* **Listing**:
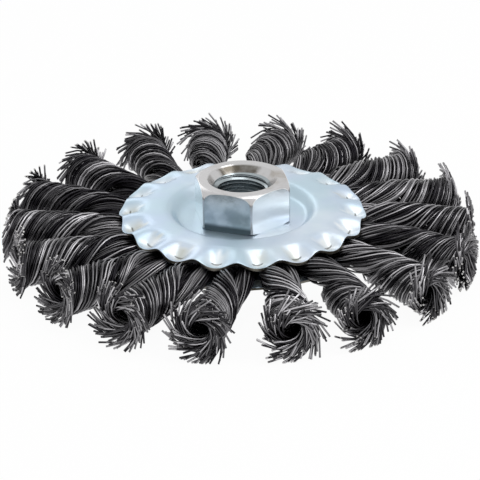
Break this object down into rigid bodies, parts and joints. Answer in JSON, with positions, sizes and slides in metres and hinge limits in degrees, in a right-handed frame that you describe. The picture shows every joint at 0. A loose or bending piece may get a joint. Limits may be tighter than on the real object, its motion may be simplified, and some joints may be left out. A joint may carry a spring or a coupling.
{
  "type": "wire wheel brush",
  "caption": "Flat wire wheel of twisted steel-wire knots with frayed ends, clamped between two crimped zinc-plated face plates and held by a threaded hexagon hub nut for an angle grinder",
  "frame": {"origin": "centre of the bounding box at its base: the point on the wheel's axis level with the lowest wires that the brush stands on", "axes": "+Z is the wheel's axis and points out of the hexagon nut's open face; the roots of the knots lie at every twentieth degree from +X"},
  "size_m": [0.1208, 0.119, 0.0203],
  "materials": {
    "zinc_sheet": "pale blue-silver zinc plating on pressed sheet steel, satin, with bright worn edges",
    "zinc_nut": "bright zinc plating on a machined steel hexagon nut",
    "spring_wire": "dark burnished spring-steel wire, half a millimetre thick, with bright cut ends",
    "ring_steel": "plain punched steel ring, hidden between the plates"
  },
  "bodies": {
    "root": {"top_face_plate": "zinc_sheet", "bottom_face_plate": "zinc_sheet", "wire_retaining_ring": "ring_steel", "hub_nut": "zinc_nut", "wire_knot_01": "spring_wire", "wire_knot_02": "spring_wire", "wire_knot_03": "spring_wire", "wire_knot_04": "spring_wire", "wire_knot_05": "spring_wire", "wire_knot_06": "spring_wire", "wire_knot_07": "spring_wire", "wire_knot_08": "spring_wire", "wire_knot_09": "spring_wire", "wire_knot_10": "spring_wire", "wire_knot_11": "spring_wire", "wire_knot_12": "spring_wire", "wire_knot_13": "spring_wire", "wire_knot_14": "spring_wire", "wire_knot_15": "spring_wire", "wire_knot_16": "spring_wire", "wire_knot_17": "spring_wire", "wire_knot_18": "spring_wire"}
  },
  "joints": []
}
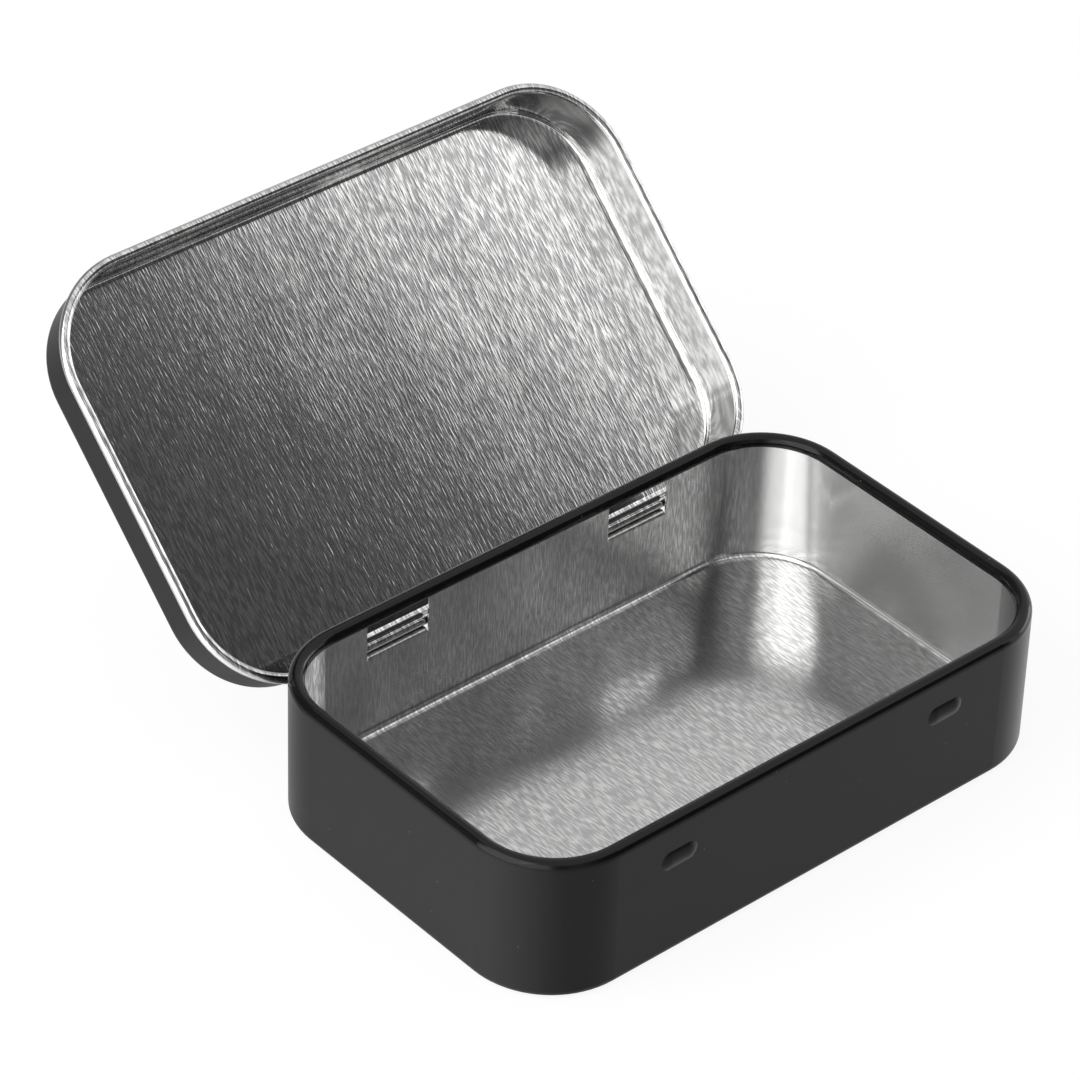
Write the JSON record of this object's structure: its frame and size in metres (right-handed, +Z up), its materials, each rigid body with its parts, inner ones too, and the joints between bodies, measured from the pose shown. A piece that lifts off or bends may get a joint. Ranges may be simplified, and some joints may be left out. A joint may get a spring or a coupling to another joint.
{
  "type": "hinged card tin",
  "caption": "Shallow rounded tin with a hinged lid for a small card deck: inward-curled rim, rear bead hinge with lanced tongues, front snap dimples.",
  "frame": {"origin": "centre of the tray's underside", "axes": "+X right, +Y back towards the hinge, +Z up"},
  "size_m": [0.0984, 0.1111, 0.0584],
  "materials": {
    "coated_tinplate": "black coating, matt on the walls and glossy on the curled rim; bare brushed tinplate inside",
    "bare_tinplate": "bare brushed tinplate inside and on the bead; black coating outside"
  },
  "bodies": {
    "tray": {"base_tray": "coated_tinplate"},
    "lid": {"lid": "bare_tinplate"}
  },
  "joints": [
    {"name": "lid_hinge", "type": "hinge", "parent": "tray", "child": "lid", "pos_m": [0, 0.03095, 0.01444], "axis": [1, 0, 0], "range_deg": [0, 136]}
  ]
}
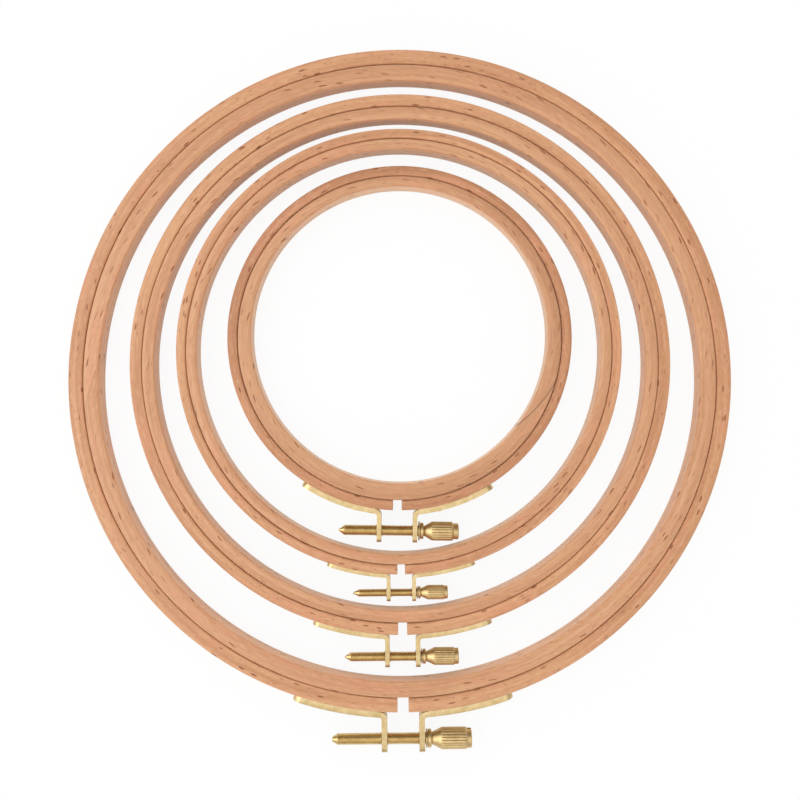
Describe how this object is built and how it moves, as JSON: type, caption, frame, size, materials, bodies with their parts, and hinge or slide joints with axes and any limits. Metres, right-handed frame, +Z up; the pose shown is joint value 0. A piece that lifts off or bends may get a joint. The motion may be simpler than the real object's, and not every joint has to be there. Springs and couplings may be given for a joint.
{
  "type": "embroidery hoop set",
  "caption": "Nested round embroidery hoops: each a solid inner ring inside a split outer ring, drawn together by brass ears and a knurled thumb screw.",
  "frame": {"origin": "middle of the whole set's outline in plan, on the surface that the hoops lie on", "axes": "+Z up along the rings' axis, -Y towards the clamp screws, +X towards the screws' knurled heads"},
  "size_m": [0.25, 0.2658, 0.008],
  "materials": {
    "beech": "sanded, unvarnished",
    "brass": "bright, fine machined"
  },
  "bodies": {
    "hoop_1_clamp_ring": {"hoop_1_outer_ring": "beech", "hoop_1_threaded_bracket": "brass", "hoop_1_plain_bracket": "brass", "hoop_1_threaded_side_pin": "brass", "hoop_1_plain_side_pin": "brass"},
    "hoop_1_inner": {"hoop_1_inner_ring": "beech"},
    "hoop_1_washer_body": {"hoop_1_washer": "brass"},
    "hoop_1_screw_body": {"hoop_1_thumb_screw": "brass"},
    "hoop_2_clamp_ring": {"hoop_2_outer_ring": "beech", "hoop_2_threaded_bracket": "brass", "hoop_2_plain_bracket": "brass", "hoop_2_threaded_side_pin": "brass", "hoop_2_plain_side_pin": "brass"},
    "hoop_2_inner": {"hoop_2_inner_ring": "beech"},
    "hoop_2_washer_body": {"hoop_2_washer": "brass"},
    "hoop_2_screw_body": {"hoop_2_thumb_screw": "brass"},
    "hoop_3_clamp_ring": {"hoop_3_outer_ring": "beech", "hoop_3_threaded_bracket": "brass", "hoop_3_plain_bracket": "brass", "hoop_3_threaded_side_pin": "brass", "hoop_3_plain_side_pin": "brass"},
    "hoop_3_inner": {"hoop_3_inner_ring": "beech"},
    "hoop_3_washer_body": {"hoop_3_washer": "brass"},
    "hoop_3_screw_body": {"hoop_3_thumb_screw": "brass"},
    "hoop_4_clamp_ring": {"hoop_4_outer_ring": "beech", "hoop_4_threaded_bracket": "brass", "hoop_4_plain_bracket": "brass", "hoop_4_threaded_side_pin": "brass", "hoop_4_plain_side_pin": "brass"},
    "hoop_4_inner": {"hoop_4_inner_ring": "beech"},
    "hoop_4_washer_body": {"hoop_4_washer": "brass"},
    "hoop_4_screw_body": {"hoop_4_thumb_screw": "brass"}
  },
  "joints": [
    {"name": "hoop_1_inner_ring_lift", "type": "slide", "parent": "hoop_1_clamp_ring", "child": "hoop_1_inner", "axis": [0, 0, 1], "range_m": [0, 0.015]},
    {"name": "hoop_1_screw_travel", "type": "slide", "parent": "hoop_1_clamp_ring", "child": "hoop_1_washer_body", "axis": [0.9999, 0.0105, 0], "range_m": [0, 0.0175]},
    {"name": "hoop_1_screw_turn", "type": "hinge", "parent": "hoop_1_washer_body", "child": "hoop_1_screw_body", "pos_m": [0.00143, -0.1282, 0.004], "axis": [0.9999, 0.0105, 0], "range_deg": [0, 9001]},
    {"name": "hoop_2_lift", "type": "slide", "parent": "hoop_1_clamp_ring", "child": "hoop_2_clamp_ring", "axis": [0, 0, 1], "range_m": [0, 0.025]},
    {"name": "hoop_2_inner_ring_lift", "type": "slide", "parent": "hoop_2_clamp_ring", "child": "hoop_2_inner", "axis": [0, 0, 1], "range_m": [0, 0.015]},
    {"name": "hoop_2_screw_travel", "type": "slide", "parent": "hoop_2_clamp_ring", "child": "hoop_2_washer_body", "axis": [0.9999, 0.0101, 0], "range_m": [0, 0.0072]},
    {"name": "hoop_2_screw_turn", "type": "hinge", "parent": "hoop_2_washer_body", "child": "hoop_2_screw_body", "pos_m": [0.00122, -0.09692, 0.004], "axis": [0.9999, 0.0101, 0], "range_deg": [0, 4321]},
    {"name": "hoop_3_lift", "type": "slide", "parent": "hoop_1_clamp_ring", "child": "hoop_3_clamp_ring", "axis": [0, 0, 1], "range_m": [0, 0.05]},
    {"name": "hoop_3_inner_ring_lift", "type": "slide", "parent": "hoop_3_clamp_ring", "child": "hoop_3_inner", "axis": [0, 0, 1], "range_m": [0, 0.015]},
    {"name": "hoop_3_screw_travel", "type": "slide", "parent": "hoop_3_clamp_ring", "child": "hoop_3_washer_body", "axis": [0.9999, 0.0105, 0], "range_m": [0, 0.003]},
    {"name": "hoop_3_screw_turn", "type": "hinge", "parent": "hoop_3_washer_body", "child": "hoop_3_screw_body", "pos_m": [0.00066, -0.07257, 0.004], "axis": [0.9999, 0.0105, 0], "range_deg": [0, 2161]},
    {"name": "hoop_4_lift", "type": "slide", "parent": "hoop_1_clamp_ring", "child": "hoop_4_clamp_ring", "axis": [0, 0, 1], "range_m": [0, 0.075]},
    {"name": "hoop_4_inner_ring_lift", "type": "slide", "parent": "hoop_4_clamp_ring", "child": "hoop_4_inner", "axis": [0, 0, 1], "range_m": [0, 0.015]},
    {"name": "hoop_4_screw_travel", "type": "slide", "parent": "hoop_4_clamp_ring", "child": "hoop_4_washer_body", "axis": [0.9999, -0.0131, 0], "range_m": [0, 0.0012]},
    {"name": "hoop_4_screw_turn", "type": "hinge", "parent": "hoop_4_washer_body", "child": "hoop_4_screw_body", "pos_m": [-0.00101, -0.04898, 0.004], "axis": [0.9999, -0.0131, 0], "range_deg": [0, 721]}
  ],
  "couplings": [
    {"joint": "hoop_1_screw_turn", "follows": "hoop_1_screw_travel", "rad_per_m": 8976},
    {"joint": "hoop_2_screw_turn", "follows": "hoop_2_screw_travel", "rad_per_m": 10472},
    {"joint": "hoop_3_screw_turn", "follows": "hoop_3_screw_travel", "rad_per_m": 12566},
    {"joint": "hoop_4_screw_turn", "follows": "hoop_4_screw_travel", "rad_per_m": 10472}
  ]
}
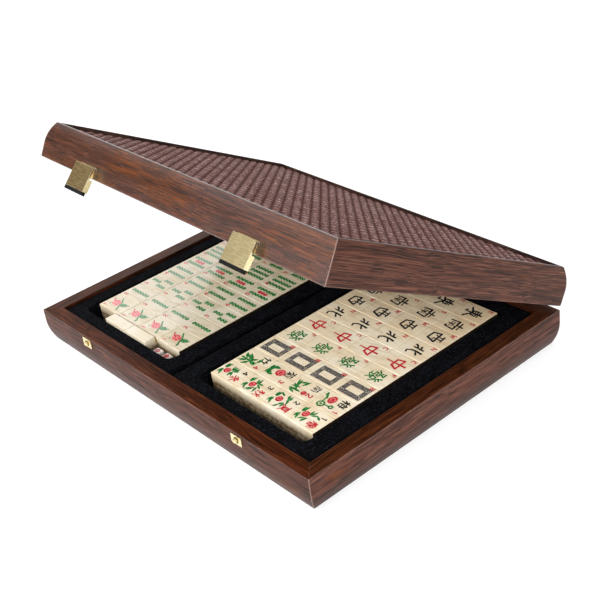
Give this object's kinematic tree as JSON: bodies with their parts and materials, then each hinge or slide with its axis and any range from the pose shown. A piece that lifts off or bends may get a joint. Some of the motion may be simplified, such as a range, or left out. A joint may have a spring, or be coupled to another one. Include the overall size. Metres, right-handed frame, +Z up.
{
  "type": "mahjong set",
  "caption": "Hinged wooden game case with a ribbed leather lid panel, brass flap clasps and flocked trays that hold blocks of marked ivory tiles, spare blanks and dice.",
  "frame": {"origin": "middle of the case's underside, on the surface it stands on", "axes": "+X to the right along the case's long side, +Y from the clasps to the hinges, +Z up"},
  "size_m": [0.353, 0.2844, 0.1903],
  "materials": {
    "walnut": "satin lacquered dark walnut",
    "leather": "woven brown leather, semi-matt",
    "black_flock": "black flock, matt",
    "tile_ivory": "polished ivory resin",
    "dice_white": "polished white resin",
    "brass": "fine satin brass",
    "steel": "plain steel",
    "black_pad": "matt black"
  },
  "bodies": {
    "base": {"base_front_rail": "walnut", "base_right_rail": "walnut", "base_back_rail": "walnut", "base_left_rail": "walnut", "base_floor": "walnut", "hinge_base_leaf_left": "brass", "hinge_base_leaf_right": "brass", "hinge_pin_left": "steel", "hinge_pin_right": "steel", "hinge_base_screws": "steel", "strike_plate_left": "brass", "strike_plate_right": "brass", "strike_stud_left": "brass", "strike_stud_right": "brass"},
    "lid": {"lid_front_rail": "walnut", "lid_right_rail": "walnut", "lid_back_rail": "walnut", "lid_left_rail": "walnut", "lid_board": "walnut", "lid_leather": "leather", "lid_lining": "black_flock", "hinge_lid_leaf_left": "brass", "hinge_lid_leaf_right": "brass", "hinge_lid_screws": "steel", "clasp_bracket_left": "brass", "clasp_bracket_right": "brass", "clasp_pin_left": "steel", "clasp_pin_right": "steel"},
    "clasp_left": {"clasp_flap_left": "brass", "clasp_pad_left": "black_pad"},
    "clasp_right": {"clasp_flap_right": "brass", "clasp_pad_right": "black_pad"},
    "tray_left": {"tray_left": "black_flock", "lower_tiles_left": "tile_ivory", "bamboo_1_tiles": "tile_ivory", "bamboo_2_tiles": "tile_ivory", "bamboo_3_tiles": "tile_ivory", "bamboo_4_tiles": "tile_ivory", "bamboo_5_tiles": "tile_ivory", "bamboo_6_tiles": "tile_ivory", "bamboo_7_tiles": "tile_ivory", "bamboo_8_tiles": "tile_ivory", "bamboo_9_tiles": "tile_ivory", "blank_tiles": "tile_ivory", "dice": "dice_white"},
    "tray_right": {"tray_right": "black_flock", "lower_tiles_right": "tile_ivory", "flower_tiles": "tile_ivory", "season_tiles": "tile_ivory", "white_dragon_tiles": "tile_ivory", "green_dragon_tiles": "tile_ivory", "red_dragon_tiles": "tile_ivory", "north_tiles": "tile_ivory", "west_tiles": "tile_ivory", "south_tiles": "tile_ivory", "east_tiles": "tile_ivory"}
  },
  "joints": [
    {"name": "lid_hinge", "type": "hinge", "parent": "base", "child": "lid", "pos_m": [0, 0.13975, 0.0318], "axis": [-1, 0, 0], "range_deg": [-29.2, 150.8]},
    {"name": "clasp_left_hinge", "type": "hinge", "parent": "lid", "child": "clasp_left", "pos_m": [-0.104, -0.09755, 0.17416], "axis": [-1, 0, 0], "range_deg": [-14, 76]},
    {"name": "clasp_right_hinge", "type": "hinge", "parent": "lid", "child": "clasp_right", "pos_m": [0.098, -0.09755, 0.17416], "axis": [-1, 0, 0], "range_deg": [-14, 76]},
    {"name": "tray_left_lift", "type": "slide", "parent": "base", "child": "tray_left", "axis": [0, 0, 1], "range_m": [0, 0.018]},
    {"name": "tray_right_lift", "type": "slide", "parent": "base", "child": "tray_right", "axis": [0, 0, 1], "range_m": [0, 0.018]}
  ]
}
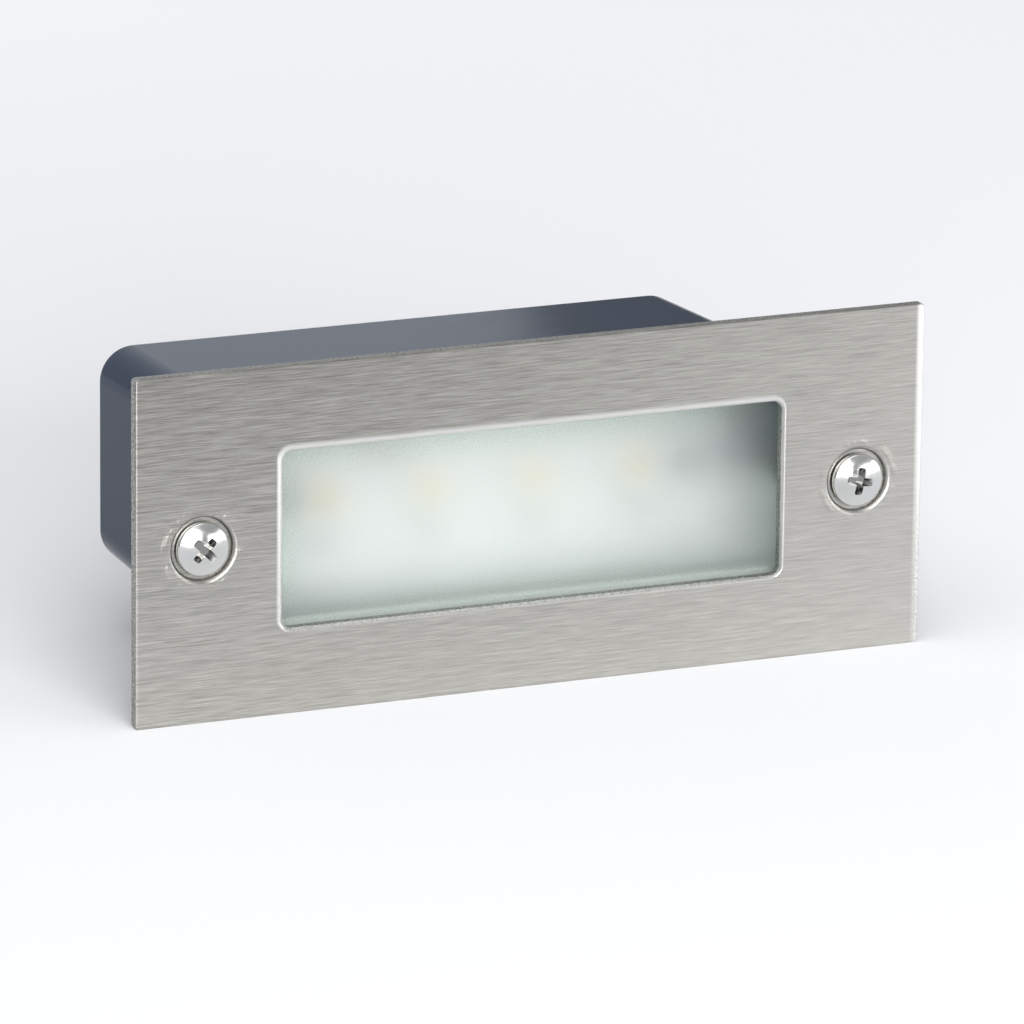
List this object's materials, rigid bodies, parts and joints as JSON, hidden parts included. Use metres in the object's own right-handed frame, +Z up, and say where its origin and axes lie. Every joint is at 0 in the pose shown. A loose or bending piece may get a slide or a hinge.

* **Problem to solve**: Write the number of lines containing the word "hidden" and nothing besides it.

* **Final result**: 2